Your task: Take all the material and copy it exactly.

◇ ◇ ◇ ◇ ◇ ◇ ◇

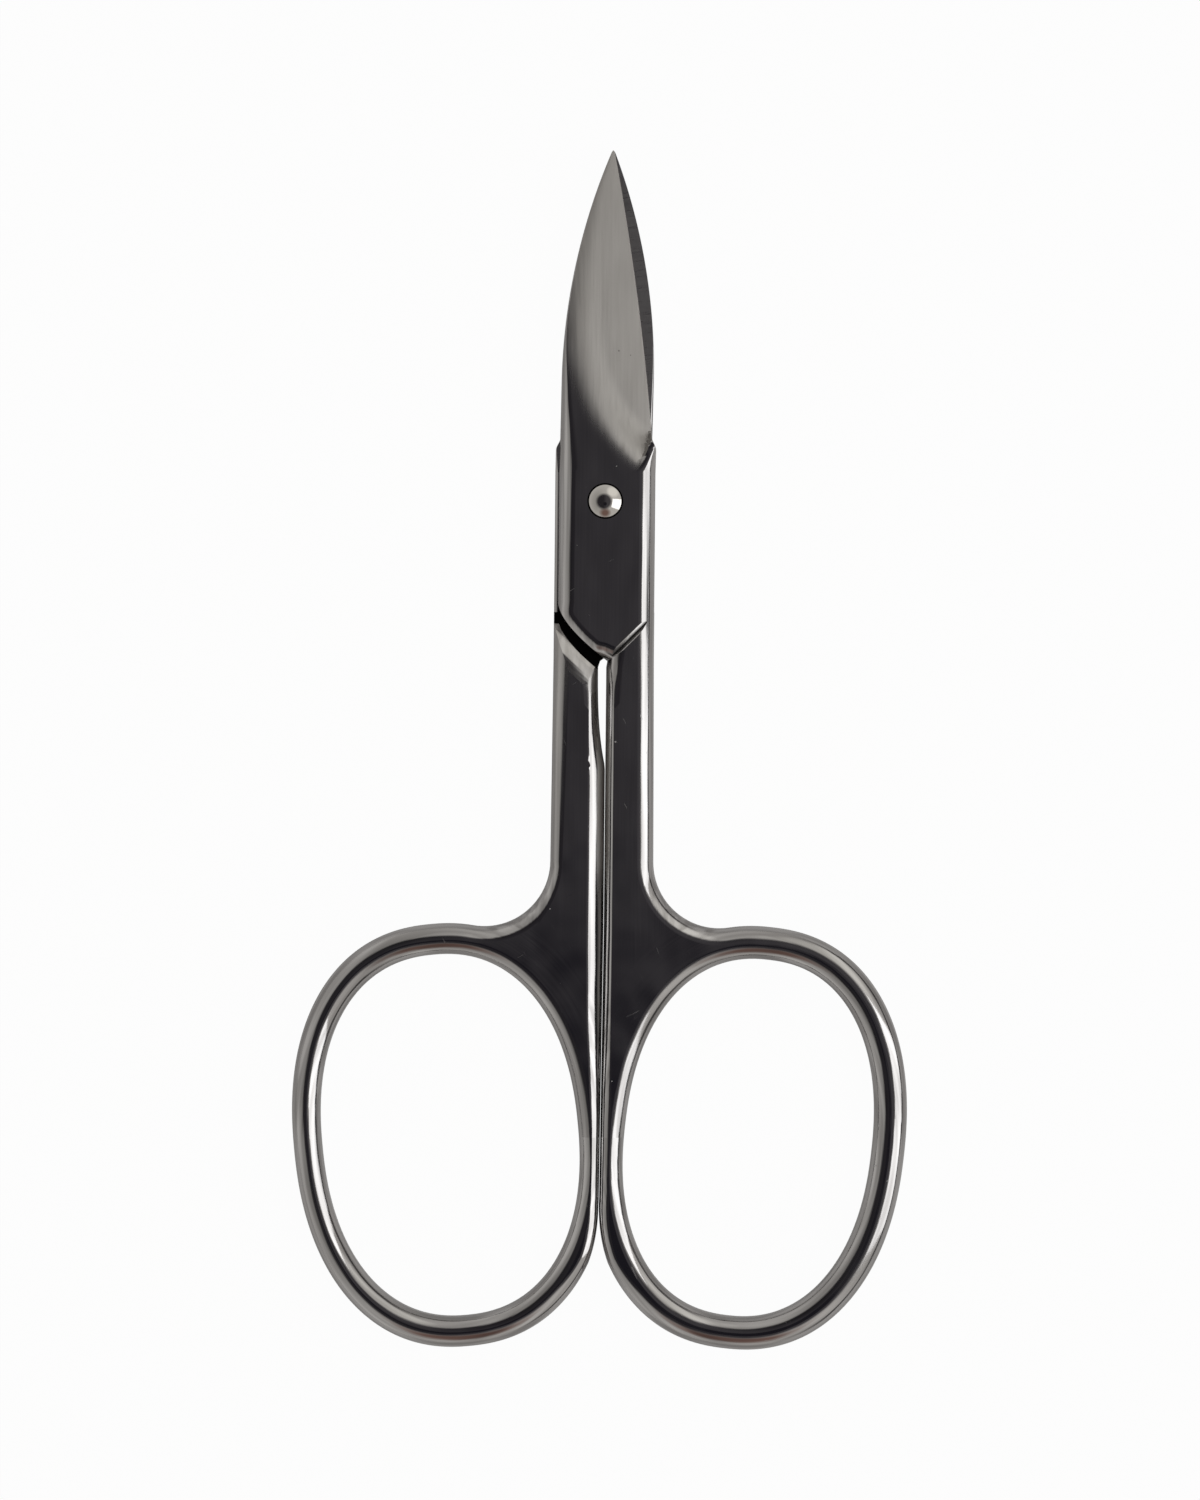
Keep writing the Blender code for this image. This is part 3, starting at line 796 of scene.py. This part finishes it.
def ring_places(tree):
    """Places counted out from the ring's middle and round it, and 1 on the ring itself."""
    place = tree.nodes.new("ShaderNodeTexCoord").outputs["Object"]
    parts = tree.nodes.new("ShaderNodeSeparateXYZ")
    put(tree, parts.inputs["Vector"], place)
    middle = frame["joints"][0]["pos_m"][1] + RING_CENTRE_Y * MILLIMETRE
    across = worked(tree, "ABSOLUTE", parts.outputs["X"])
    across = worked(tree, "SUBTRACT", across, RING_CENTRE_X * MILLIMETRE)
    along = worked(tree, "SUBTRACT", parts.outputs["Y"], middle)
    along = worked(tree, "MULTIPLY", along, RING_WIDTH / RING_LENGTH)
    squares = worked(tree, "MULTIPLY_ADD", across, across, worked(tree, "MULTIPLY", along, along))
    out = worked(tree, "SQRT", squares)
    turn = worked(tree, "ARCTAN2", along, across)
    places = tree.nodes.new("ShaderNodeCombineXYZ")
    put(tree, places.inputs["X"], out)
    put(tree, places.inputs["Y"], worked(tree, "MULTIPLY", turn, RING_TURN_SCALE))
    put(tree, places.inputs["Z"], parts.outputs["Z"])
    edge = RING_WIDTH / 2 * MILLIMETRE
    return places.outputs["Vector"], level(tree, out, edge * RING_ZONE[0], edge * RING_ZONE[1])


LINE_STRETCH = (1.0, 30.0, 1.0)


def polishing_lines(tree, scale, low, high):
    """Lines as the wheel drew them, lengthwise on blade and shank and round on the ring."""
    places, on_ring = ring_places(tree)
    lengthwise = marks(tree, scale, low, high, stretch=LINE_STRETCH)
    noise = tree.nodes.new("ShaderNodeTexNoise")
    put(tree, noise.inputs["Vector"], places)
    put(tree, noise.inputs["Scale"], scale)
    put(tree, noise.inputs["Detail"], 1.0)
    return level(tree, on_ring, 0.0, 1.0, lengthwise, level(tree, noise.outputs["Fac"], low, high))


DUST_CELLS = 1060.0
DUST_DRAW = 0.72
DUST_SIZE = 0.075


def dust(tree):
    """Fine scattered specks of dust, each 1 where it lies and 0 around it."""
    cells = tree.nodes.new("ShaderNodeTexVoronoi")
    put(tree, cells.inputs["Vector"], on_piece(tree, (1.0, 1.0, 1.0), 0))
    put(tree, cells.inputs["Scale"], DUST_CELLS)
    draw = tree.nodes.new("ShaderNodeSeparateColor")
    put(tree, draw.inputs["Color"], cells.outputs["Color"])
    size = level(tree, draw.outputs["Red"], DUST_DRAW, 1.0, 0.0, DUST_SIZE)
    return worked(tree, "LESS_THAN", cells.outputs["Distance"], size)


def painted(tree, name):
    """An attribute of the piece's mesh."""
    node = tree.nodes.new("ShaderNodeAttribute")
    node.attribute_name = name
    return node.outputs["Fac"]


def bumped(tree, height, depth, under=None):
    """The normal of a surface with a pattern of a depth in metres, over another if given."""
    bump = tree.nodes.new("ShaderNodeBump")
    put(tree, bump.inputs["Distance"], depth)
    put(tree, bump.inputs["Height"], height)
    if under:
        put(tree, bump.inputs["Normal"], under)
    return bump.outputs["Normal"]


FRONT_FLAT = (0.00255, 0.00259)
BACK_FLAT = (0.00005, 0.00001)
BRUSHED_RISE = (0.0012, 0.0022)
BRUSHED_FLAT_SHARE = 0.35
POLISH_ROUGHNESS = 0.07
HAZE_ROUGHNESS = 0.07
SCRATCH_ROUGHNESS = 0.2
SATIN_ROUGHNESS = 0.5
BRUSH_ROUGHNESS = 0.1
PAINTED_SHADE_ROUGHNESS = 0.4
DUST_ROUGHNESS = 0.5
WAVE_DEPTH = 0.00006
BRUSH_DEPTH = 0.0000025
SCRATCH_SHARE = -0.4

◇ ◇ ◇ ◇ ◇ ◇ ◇

Answer to the problem:
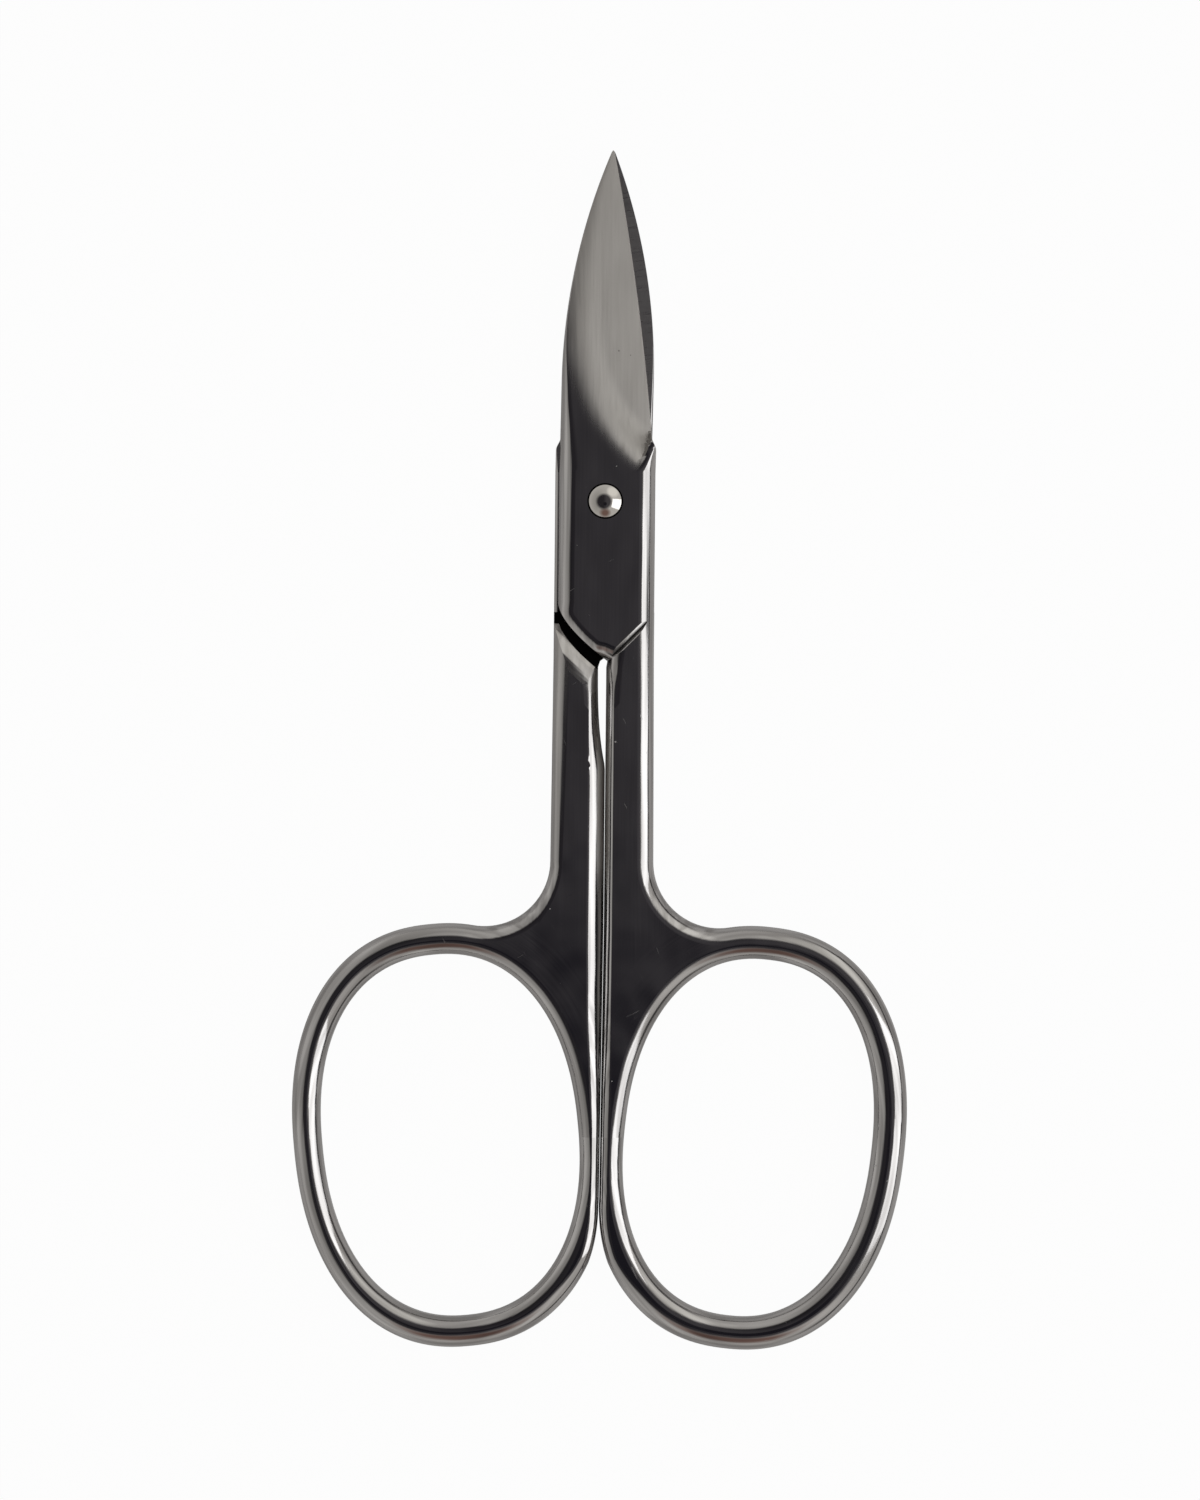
Keep writing the Blender code for this image. This is part 3, starting at line 796 of scene.py. This part finishes it.
def ring_places(tree):
    """Places counted out from the ring's middle and round it, and 1 on the ring itself."""
    place = tree.nodes.new("ShaderNodeTexCoord").outputs["Object"]
    parts = tree.nodes.new("ShaderNodeSeparateXYZ")
    put(tree, parts.inputs["Vector"], place)
    middle = frame["joints"][0]["pos_m"][1] + RING_CENTRE_Y * MILLIMETRE
    across = worked(tree, "ABSOLUTE", parts.outputs["X"])
    across = worked(tree, "SUBTRACT", across, RING_CENTRE_X * MILLIMETRE)
    along = worked(tree, "SUBTRACT", parts.outputs["Y"], middle)
    along = worked(tree, "MULTIPLY", along, RING_WIDTH / RING_LENGTH)
    squares = worked(tree, "MULTIPLY_ADD", across, across, worked(tree, "MULTIPLY", along, along))
    out = worked(tree, "SQRT", squares)
    turn = worked(tree, "ARCTAN2", along, across)
    places = tree.nodes.new("ShaderNodeCombineXYZ")
    put(tree, places.inputs["X"], out)
    put(tree, places.inputs["Y"], worked(tree, "MULTIPLY", turn, RING_TURN_SCALE))
    put(tree, places.inputs["Z"], parts.outputs["Z"])
    edge = RING_WIDTH / 2 * MILLIMETRE
    return places.outputs["Vector"], level(tree, out, edge * RING_ZONE[0], edge * RING_ZONE[1])


LINE_STRETCH = (1.0, 30.0, 1.0)


def polishing_lines(tree, scale, low, high):
    """Lines as the wheel drew them, lengthwise on blade and shank and round on the ring."""
    places, on_ring = ring_places(tree)
    lengthwise = marks(tree, scale, low, high, stretch=LINE_STRETCH)
    noise = tree.nodes.new("ShaderNodeTexNoise")
    put(tree, noise.inputs["Vector"], places)
    put(tree, noise.inputs["Scale"], scale)
    put(tree, noise.inputs["Detail"], 1.0)
    return level(tree, on_ring, 0.0, 1.0, lengthwise, level(tree, noise.outputs["Fac"], low, high))


DUST_CELLS = 1060.0
DUST_DRAW = 0.72
DUST_SIZE = 0.075


def dust(tree):
    """Fine scattered specks of dust, each 1 where it lies and 0 around it."""
    cells = tree.nodes.new("ShaderNodeTexVoronoi")
    put(tree, cells.inputs["Vector"], on_piece(tree, (1.0, 1.0, 1.0), 0))
    put(tree, cells.inputs["Scale"], DUST_CELLS)
    draw = tree.nodes.new("ShaderNodeSeparateColor")
    put(tree, draw.inputs["Color"], cells.outputs["Color"])
    size = level(tree, draw.outputs["Red"], DUST_DRAW, 1.0, 0.0, DUST_SIZE)
    return worked(tree, "LESS_THAN", cells.outputs["Distance"], size)


def painted(tree, name):
    """An attribute of the piece's mesh."""
    node = tree.nodes.new("ShaderNodeAttribute")
    node.attribute_name = name
    return node.outputs["Fac"]


def bumped(tree, height, depth, under=None):
    """The normal of a surface with a pattern of a depth in metres, over another if given."""
    bump = tree.nodes.new("ShaderNodeBump")
    put(tree, bump.inputs["Distance"], depth)
    put(tree, bump.inputs["Height"], height)
    if under:
        put(tree, bump.inputs["Normal"], under)
    return bump.outputs["Normal"]


FRONT_FLAT = (0.00255, 0.00259)
BACK_FLAT = (0.00005, 0.00001)
BRUSHED_RISE = (0.0012, 0.0022)
BRUSHED_FLAT_SHARE = 0.35
POLISH_ROUGHNESS = 0.07
HAZE_ROUGHNESS = 0.07
SCRATCH_ROUGHNESS = 0.2
SATIN_ROUGHNESS = 0.5
BRUSH_ROUGHNESS = 0.1
PAINTED_SHADE_ROUGHNESS = 0.4
DUST_ROUGHNESS = 0.5
WAVE_DEPTH = 0.00006
BRUSH_DEPTH = 0.0000025
SCRATCH_SHARE = -0.4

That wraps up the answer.